Can we really expect people who don't know each other well to support each other during unexpected challenges and problematic situations in order to accomplish outstanding results? This is a tough position in which to put our people, but we do this all the time!

The reality I have faced is that teams will perform well for a short period of time before costly staff turnover or complicated conflict situations arise. Of course, not all turnover is related to staff conflict and negative relationships. Every now and then, staff members do find better opportunities that they want to pursue, but in my experience, most turnover occurs as the result of staff dissatisfaction with the work environment. This is a costly problem for any team and a serious blow to its ability to consistently deliver results. In another common scenario, "cliques" develop and staff conflict becomes part of the work environment.

If the goal of the team is to consistently exceed expectations and deliver great results, low turnover and diffusing conflict are critical goals for management.

Doesn't it make sense that we invest time in our team's relationships and prepare all staff members to manage conflict? Even if our answer to this question is “yes,” we still don't make the investment, do we? Instead, we allow cynics, who feel that trust building is a bunch of nonsense, wrongfully lead us into jumping ahead towards goals, time and time again. Why do we let this happen? Is getting to know each other and our commitment to the team's success truly a waste of time? Somehow, it is deemed better to leap carelessly into projects and handle conflict when it arises. Inevitably, conflict does arise and management then spends hours and hours of valuable time trying to remedy situations that are often full of rancor and beyond repair. This simply does not make a lot of sense to me.
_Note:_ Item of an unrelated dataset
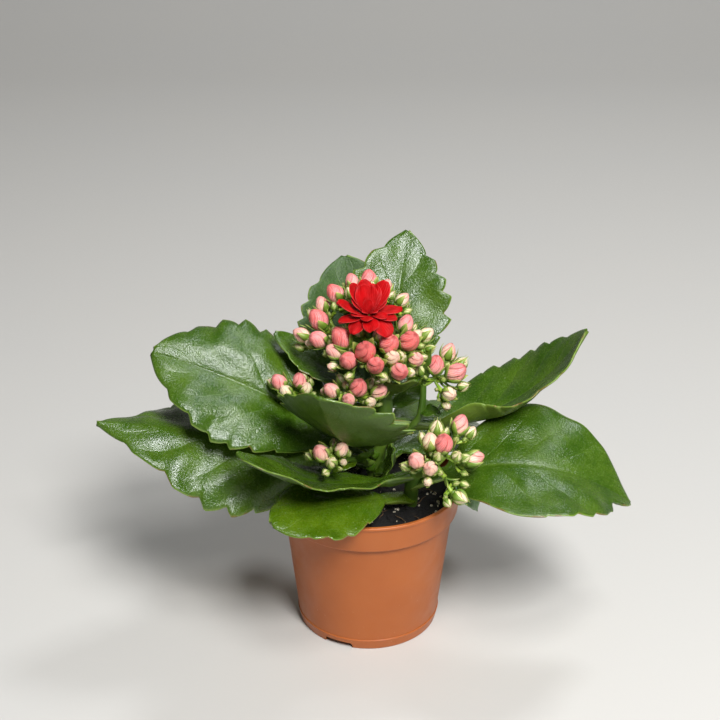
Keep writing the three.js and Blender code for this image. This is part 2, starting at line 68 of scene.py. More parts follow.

Once strengths and personality traits are identified and the process of building safety has begun, supervisors can proactively work on expanding the team sphere of influence and establishing the concept of the safety zone. This is the focus on my next article, “6 Steps to Superior Leadership: Growing the Sphere of Influence.”


The graphic above, credited to Rod Napier and widely used by my colleagues at Cornell University's Organizational Development, provides a good starting point for the safety and trust conversation. Although this is difficult and requires careful facilitation, team members can use this model to ask the very important questions ” Who am I?” (for step #1) and “Who are you?” (for step #2) as a way to start developing productive relationships.

I add a very tough and personal question to step #1 when I think about who I am in all my relationships. I ask myself, "will I seek to do anything that may hurt the other person's reputation?" By this I mean doing things such as talking about someone instead of having the courage to give honoring feedback to that person directly or looking to publicly discredit someone I disagree with or may not like. This is a key breakthrough in my experience. I know how it feels when others belittle me in public and I also know, very well, how it feels when I find out others are talking about something I can do better but not telling me about it directly. Therefore, I must avoid doing any of that to others. If I can truly do this, I have an easier time telling anyone that they can trust me.

If we have enough courage to ask this of ourselves and check our own intent, we may find that the answer we uncover is not a good one. If that’s the case, we are presented with an excellent opportunity to build safety and trust. Think about it. If we can honestly say that our intent is to help all other team members, even when they do something that frustrates us, then when others ask us, "who are you?" in step #2, we can honestly say:

"I am someone that you can trust because I will work hard NOT to hurt you or your reputation in any way and I will do my best to always be straight with you."